**INPUT MATERIAL:**
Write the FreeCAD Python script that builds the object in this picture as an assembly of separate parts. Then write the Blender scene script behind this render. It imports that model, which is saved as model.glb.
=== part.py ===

==

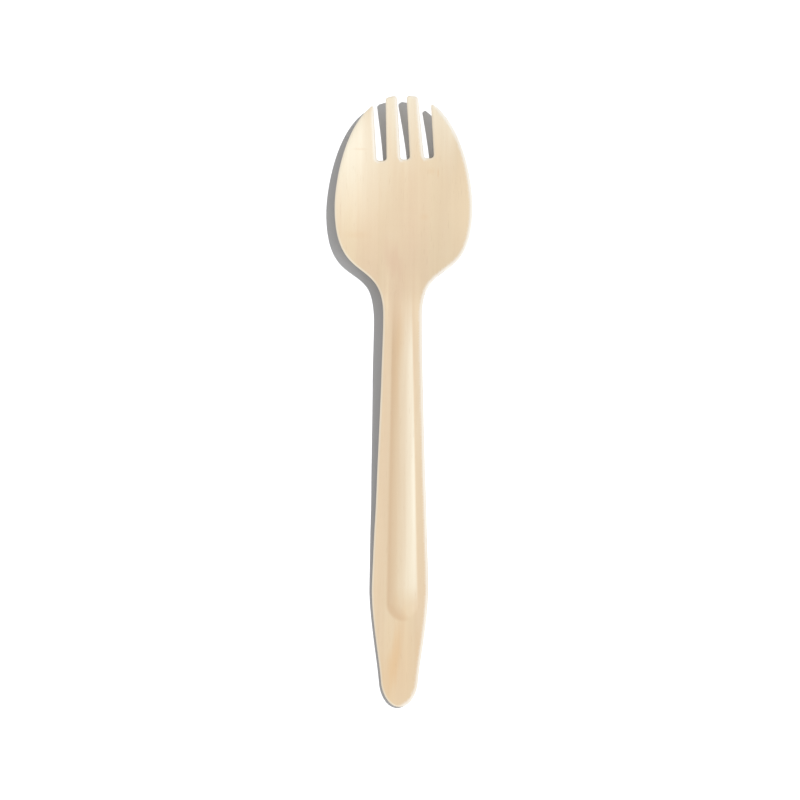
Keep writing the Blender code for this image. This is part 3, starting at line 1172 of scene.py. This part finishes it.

* * *

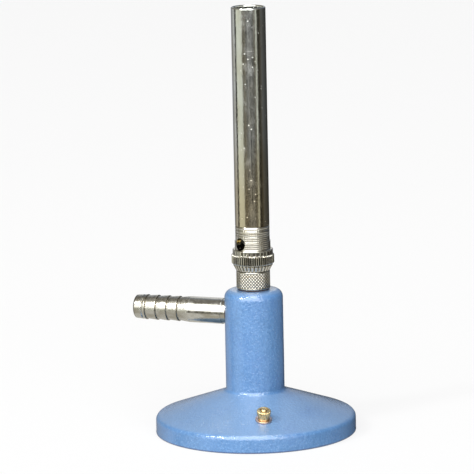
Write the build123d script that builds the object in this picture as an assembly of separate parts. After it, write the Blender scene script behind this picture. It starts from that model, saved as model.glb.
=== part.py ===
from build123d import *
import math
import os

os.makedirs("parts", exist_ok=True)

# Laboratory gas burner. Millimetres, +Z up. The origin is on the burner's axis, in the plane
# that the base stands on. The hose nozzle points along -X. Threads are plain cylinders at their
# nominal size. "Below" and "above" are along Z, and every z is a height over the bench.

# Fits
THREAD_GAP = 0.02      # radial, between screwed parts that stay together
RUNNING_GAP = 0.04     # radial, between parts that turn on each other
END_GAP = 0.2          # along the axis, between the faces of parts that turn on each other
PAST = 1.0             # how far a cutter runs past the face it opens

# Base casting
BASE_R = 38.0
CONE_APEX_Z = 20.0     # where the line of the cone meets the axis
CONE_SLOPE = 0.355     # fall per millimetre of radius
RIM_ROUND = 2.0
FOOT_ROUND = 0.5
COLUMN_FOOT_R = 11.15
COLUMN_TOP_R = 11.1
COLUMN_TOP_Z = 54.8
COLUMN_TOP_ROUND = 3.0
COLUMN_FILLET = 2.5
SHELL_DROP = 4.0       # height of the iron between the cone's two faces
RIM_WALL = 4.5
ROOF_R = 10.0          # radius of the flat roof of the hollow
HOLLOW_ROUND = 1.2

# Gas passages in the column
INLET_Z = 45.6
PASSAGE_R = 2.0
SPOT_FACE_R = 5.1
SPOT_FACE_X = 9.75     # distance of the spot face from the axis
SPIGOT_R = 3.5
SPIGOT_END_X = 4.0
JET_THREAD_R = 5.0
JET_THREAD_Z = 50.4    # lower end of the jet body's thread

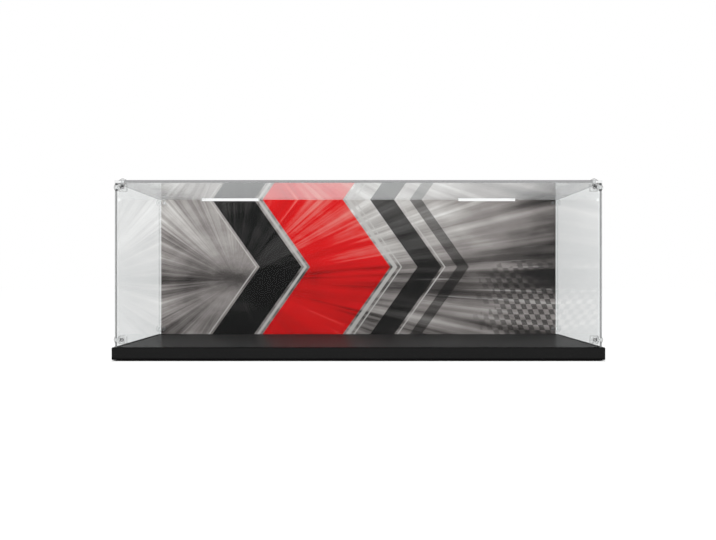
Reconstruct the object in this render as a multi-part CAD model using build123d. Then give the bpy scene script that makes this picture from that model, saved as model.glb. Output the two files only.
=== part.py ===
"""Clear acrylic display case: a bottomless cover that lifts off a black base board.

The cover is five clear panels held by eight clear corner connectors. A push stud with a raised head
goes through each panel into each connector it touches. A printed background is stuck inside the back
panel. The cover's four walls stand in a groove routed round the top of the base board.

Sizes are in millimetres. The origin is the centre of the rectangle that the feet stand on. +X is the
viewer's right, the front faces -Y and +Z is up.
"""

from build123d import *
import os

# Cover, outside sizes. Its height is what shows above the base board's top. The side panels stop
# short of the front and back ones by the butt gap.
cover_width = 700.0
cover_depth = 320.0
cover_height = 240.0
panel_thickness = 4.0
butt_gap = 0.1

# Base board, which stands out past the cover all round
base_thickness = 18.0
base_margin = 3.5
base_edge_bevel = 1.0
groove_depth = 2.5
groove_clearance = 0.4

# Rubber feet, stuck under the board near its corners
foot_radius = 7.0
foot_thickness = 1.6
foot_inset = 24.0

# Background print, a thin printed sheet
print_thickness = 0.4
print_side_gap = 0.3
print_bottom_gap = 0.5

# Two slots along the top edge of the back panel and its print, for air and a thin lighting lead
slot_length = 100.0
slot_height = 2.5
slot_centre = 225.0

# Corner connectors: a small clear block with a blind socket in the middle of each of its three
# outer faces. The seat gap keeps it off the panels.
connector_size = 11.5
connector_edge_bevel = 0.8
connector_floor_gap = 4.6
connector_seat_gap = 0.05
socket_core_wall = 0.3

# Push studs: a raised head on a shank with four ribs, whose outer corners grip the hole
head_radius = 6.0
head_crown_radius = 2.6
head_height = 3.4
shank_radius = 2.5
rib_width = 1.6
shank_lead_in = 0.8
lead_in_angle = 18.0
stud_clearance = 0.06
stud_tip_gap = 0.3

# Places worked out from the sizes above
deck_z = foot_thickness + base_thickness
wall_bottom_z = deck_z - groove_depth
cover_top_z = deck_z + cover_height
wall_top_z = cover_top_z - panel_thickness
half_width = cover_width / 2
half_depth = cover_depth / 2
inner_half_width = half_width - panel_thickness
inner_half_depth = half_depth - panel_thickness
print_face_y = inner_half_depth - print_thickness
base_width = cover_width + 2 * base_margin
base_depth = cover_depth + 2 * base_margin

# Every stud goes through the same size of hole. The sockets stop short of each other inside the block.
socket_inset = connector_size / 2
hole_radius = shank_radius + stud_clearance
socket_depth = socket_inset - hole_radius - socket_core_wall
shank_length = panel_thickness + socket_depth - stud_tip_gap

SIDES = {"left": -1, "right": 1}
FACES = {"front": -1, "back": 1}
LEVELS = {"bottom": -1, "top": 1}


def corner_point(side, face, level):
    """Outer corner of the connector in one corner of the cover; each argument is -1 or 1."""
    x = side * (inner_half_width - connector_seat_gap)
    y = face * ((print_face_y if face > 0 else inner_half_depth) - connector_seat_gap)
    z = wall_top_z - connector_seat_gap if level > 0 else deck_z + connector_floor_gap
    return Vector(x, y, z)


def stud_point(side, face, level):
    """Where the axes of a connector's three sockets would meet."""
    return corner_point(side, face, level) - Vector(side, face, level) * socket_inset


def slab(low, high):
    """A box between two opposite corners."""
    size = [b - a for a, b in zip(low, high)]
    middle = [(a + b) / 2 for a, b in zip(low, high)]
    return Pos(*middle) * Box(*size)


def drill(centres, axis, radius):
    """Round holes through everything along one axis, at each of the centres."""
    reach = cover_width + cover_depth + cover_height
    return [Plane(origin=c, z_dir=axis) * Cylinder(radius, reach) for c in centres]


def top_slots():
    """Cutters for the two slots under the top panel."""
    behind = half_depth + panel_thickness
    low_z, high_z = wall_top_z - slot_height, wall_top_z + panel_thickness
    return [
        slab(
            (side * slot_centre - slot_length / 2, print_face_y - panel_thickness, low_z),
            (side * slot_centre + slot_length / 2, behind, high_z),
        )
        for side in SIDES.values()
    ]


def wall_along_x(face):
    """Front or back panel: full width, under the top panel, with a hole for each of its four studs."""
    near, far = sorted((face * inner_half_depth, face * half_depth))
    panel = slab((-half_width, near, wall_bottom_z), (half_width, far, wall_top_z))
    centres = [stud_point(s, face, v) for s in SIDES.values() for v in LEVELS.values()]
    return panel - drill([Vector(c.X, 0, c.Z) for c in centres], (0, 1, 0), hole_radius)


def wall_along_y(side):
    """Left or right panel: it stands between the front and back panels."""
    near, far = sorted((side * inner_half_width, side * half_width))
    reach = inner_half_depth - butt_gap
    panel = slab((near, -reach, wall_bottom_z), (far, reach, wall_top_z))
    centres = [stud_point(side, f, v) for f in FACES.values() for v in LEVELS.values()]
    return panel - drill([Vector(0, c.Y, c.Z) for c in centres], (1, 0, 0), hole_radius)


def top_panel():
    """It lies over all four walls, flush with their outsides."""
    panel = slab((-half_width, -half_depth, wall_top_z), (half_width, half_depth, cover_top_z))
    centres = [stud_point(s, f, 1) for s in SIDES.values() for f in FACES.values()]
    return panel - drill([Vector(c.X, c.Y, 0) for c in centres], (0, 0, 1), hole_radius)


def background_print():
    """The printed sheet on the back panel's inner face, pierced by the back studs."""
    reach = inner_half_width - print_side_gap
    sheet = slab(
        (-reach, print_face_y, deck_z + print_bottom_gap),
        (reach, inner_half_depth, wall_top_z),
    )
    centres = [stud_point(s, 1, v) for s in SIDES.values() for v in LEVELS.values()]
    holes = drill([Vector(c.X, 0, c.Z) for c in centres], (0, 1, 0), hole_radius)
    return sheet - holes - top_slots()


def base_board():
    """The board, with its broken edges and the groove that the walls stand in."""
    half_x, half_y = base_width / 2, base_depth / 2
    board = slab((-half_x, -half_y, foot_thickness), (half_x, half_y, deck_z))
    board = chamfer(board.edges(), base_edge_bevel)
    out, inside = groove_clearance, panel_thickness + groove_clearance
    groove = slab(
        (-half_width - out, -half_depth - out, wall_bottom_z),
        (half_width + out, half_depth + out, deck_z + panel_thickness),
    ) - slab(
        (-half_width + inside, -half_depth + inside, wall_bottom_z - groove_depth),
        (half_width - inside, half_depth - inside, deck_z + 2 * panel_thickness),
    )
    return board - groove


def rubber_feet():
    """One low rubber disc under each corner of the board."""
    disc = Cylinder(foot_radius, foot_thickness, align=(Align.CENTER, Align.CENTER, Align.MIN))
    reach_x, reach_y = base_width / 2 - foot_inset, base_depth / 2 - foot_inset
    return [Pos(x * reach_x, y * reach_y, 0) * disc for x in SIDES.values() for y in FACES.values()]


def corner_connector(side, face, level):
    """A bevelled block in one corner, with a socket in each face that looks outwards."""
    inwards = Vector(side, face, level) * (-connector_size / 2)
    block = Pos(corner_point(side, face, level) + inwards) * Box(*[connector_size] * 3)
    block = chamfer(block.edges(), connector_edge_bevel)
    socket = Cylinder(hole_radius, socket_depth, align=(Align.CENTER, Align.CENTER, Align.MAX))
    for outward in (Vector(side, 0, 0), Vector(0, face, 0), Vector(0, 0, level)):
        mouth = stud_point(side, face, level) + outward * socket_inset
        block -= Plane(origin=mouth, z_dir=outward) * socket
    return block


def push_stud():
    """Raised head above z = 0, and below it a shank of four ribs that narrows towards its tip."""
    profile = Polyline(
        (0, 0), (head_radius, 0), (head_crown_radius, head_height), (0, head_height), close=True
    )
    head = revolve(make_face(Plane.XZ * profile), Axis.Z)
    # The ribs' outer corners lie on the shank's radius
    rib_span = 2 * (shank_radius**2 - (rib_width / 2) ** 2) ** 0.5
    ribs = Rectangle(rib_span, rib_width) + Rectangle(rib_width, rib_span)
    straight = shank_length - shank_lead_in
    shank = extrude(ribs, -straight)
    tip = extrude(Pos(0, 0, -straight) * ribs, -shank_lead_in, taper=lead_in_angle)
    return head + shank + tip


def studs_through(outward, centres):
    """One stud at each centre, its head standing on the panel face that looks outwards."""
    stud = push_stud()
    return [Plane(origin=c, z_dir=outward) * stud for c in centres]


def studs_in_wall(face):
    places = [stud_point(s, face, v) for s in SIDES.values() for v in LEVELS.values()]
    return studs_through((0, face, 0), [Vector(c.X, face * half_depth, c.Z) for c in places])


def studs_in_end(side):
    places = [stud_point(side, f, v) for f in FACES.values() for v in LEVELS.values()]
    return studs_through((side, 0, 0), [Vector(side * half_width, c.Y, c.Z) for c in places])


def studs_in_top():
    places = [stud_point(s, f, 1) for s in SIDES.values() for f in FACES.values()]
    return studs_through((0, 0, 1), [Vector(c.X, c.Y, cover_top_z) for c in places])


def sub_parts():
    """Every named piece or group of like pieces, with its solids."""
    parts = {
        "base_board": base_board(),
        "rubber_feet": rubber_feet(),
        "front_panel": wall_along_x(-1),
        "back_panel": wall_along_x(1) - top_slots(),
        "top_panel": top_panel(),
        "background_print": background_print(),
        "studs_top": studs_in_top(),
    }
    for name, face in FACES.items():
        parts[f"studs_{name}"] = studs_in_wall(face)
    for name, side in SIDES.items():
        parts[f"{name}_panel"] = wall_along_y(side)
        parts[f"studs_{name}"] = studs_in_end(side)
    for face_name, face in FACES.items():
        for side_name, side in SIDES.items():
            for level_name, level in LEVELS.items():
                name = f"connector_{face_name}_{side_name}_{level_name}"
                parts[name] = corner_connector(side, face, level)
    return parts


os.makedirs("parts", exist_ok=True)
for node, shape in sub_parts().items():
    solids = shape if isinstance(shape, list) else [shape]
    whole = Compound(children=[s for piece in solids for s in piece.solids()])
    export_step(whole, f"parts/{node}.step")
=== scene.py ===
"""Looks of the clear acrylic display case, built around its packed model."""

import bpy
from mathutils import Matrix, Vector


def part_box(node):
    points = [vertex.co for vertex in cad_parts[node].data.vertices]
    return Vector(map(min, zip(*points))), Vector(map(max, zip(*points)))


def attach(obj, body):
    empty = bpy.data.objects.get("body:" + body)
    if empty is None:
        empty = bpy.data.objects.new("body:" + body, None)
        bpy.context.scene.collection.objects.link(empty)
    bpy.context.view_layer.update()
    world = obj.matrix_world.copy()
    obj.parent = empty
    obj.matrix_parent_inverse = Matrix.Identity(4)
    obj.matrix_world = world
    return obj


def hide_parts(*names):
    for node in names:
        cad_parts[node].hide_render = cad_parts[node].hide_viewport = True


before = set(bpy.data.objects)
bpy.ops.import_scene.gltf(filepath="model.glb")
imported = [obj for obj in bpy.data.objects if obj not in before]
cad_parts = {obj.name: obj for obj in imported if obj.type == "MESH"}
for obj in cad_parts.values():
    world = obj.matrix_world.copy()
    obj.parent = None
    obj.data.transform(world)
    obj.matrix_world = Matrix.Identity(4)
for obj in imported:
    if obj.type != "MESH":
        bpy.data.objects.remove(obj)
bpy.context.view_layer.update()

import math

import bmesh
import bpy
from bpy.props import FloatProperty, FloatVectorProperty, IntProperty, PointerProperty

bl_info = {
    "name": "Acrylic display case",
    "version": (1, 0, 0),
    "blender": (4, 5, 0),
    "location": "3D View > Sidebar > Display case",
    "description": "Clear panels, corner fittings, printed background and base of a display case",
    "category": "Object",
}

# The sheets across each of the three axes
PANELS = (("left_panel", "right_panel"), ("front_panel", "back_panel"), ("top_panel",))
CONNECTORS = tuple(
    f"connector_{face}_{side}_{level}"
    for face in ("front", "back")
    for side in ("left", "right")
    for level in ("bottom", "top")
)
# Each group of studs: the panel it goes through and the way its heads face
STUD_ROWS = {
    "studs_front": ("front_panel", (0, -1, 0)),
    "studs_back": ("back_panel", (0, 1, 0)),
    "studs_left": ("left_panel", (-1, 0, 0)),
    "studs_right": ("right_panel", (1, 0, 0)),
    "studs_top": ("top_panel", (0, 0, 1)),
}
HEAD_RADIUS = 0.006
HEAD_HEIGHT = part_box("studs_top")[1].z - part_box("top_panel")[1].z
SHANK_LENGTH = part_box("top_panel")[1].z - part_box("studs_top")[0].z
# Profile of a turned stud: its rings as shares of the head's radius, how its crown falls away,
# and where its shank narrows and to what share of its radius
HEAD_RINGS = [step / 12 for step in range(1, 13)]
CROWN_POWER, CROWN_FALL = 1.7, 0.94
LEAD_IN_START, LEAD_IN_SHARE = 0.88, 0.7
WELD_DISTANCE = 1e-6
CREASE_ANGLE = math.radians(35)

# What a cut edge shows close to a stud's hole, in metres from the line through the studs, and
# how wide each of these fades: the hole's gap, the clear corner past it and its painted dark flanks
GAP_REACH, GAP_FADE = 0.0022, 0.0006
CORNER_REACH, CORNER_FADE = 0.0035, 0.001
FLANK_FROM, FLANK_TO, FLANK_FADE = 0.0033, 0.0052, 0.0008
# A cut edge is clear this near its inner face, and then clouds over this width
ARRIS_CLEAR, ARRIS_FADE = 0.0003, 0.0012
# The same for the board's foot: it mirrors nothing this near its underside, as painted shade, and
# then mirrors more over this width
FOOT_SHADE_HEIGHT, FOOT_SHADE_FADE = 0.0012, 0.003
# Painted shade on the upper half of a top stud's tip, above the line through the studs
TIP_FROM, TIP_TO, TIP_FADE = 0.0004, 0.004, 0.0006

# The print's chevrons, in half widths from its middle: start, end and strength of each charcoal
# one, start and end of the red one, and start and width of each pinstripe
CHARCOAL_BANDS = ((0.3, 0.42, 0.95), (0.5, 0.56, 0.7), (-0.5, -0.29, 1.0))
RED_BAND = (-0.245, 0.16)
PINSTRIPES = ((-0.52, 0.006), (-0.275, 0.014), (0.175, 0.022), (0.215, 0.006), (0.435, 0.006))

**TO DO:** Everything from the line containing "Reconstruct the object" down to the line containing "black base board." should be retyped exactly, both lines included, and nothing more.

**FINISHED TASK:**
Reconstruct the object in this render as a multi-part CAD model using build123d. Then give the bpy scene script that makes this picture from that model, saved as model.glb. Output the two files only.
=== part.py ===
"""Clear acrylic display case: a bottomless cover that lifts off a black base board.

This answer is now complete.